The Company remains well funded with cash balances of US$8.8 million at 30 June 2009. This does not include the $27.2m proceeds from the share placing noted above. The loss for the period is mainly made up of a non-cash accounting charge in accordance with IAS 39 Financial Instruments: Recognition and Measurement, relating to the conversion rights attaching to the convertible loan.
Outlook
In summary, I am delighted with the progress of the Company during this period. Our daily production levels, particularly in Egypt, are building up and we are working hard to bring the next four gas wells in Morocco on-stream which should result in a healthy increase in revenues from there.
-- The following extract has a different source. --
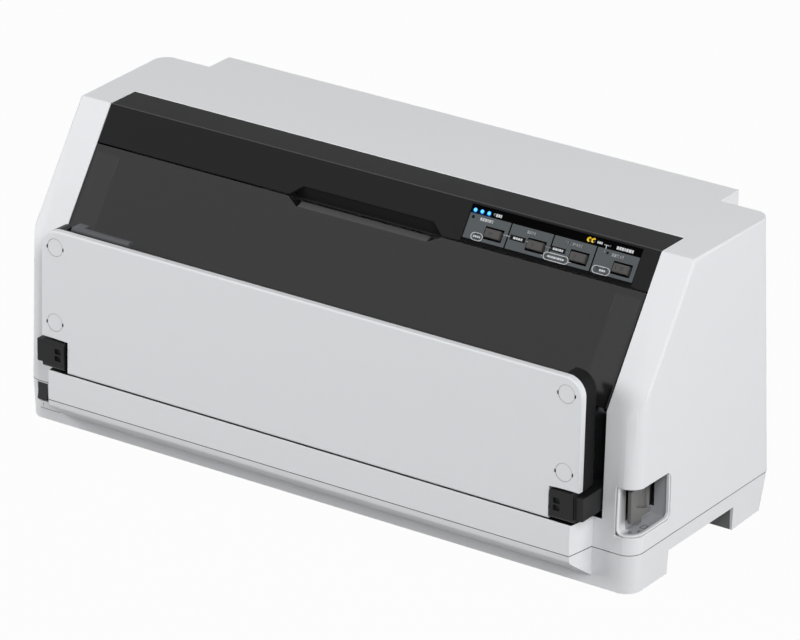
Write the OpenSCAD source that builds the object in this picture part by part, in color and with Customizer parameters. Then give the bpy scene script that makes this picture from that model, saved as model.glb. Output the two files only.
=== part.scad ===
// Wide-carriage dot matrix printer with a hinged front paper guide, smoked cover and rear tractors.
// Origin: centre of the footprint on the table. X to the right, Y to the back, Z up. Millimetres.

/* [Case] */
// Width of the case across the sides
case_w = 636; // [600:1:680]
// Depth from the hinge blocks to the rear hood
body_d = 265; // [255:1:290]
// Height from the table to the top deck
case_h = 277.5; // [268:0.5:300]
// Height of the seam between the lower and the upper case
seam_z = 37; // [34:0.5:40]
// Wall thickness of the case shells
wall = 3; // [2.4:0.1:3.4]
// Distance from the front of the hinge blocks back to the edge of the top deck
crease_back = 114; // [110:1:118]
// Depth of the sloping front, measured level
slope_run = 79.6; // [77:0.2:81]
// Drop of the sloping front
slope_fall = 116.4; // [112:0.2:118]
// Width of each front pillar
pillar_w = 33; // [31:0.5:36]
// Forward lean of the pillar faces over their height
pillar_lean = 4.4; // [2:0.2:6]
// Backward lean of the rear wall over its height
rear_lean = 17; // [12:0.5:18]
// Reach of the rear hood behind the top deck
hood_reach = 30; // [26:1:36]
// Distance from the case's side to the end of the hood
hood_step = 51; // [40:1:70]
// Radius of the upright corners of the case
corner_r = 15; // [12:0.5:17]
// Top of the front box that carries the hinge blocks
box_top_z = 65; // [64:0.5:68]
// Gap between the front plane of the hinge blocks and the face of the front box
box_setback = 2.2; // [1.6:0.1:3]

/* [Control strip] */
// Depth of the black strip on the top deck
strip_top_d = 35; // [30:1:40]
// Height of the black strip along the slope
strip_face_h = 36.2; // [35.5:0.1:38]
// Half of the finger scoop's length at its upper edge
scoop_half = 67.5; // [55:0.5:80]
// Gap between the control panel and the right pillar
panel_margin = 16.8; // [10:0.2:24]
// Width of one button cell of the control panel
cell_w = 42.6; // [41:0.1:43.5]
// Width of a button cap
button_w = 15.5; // [15:0.5:19]
// Height of a button cap along the slope
button_h = 8; // [7:0.5:10]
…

There is no doubt that the Company has been transformed over the past year by our impressive success rate with the drill bit and our ability to bring discoveries into production quickly. I believe that we can look forward to further success in Morocco and Egypt and I am also confident that we can add significantly to our growth by further drilling success both onshore and offshore in Tunisia and from proving up our blocks in Oman.
I would like to thank all our shareholders for their support, my fellow directors and the Circle team in each of our areas of interest for their contribution and commitment over the period.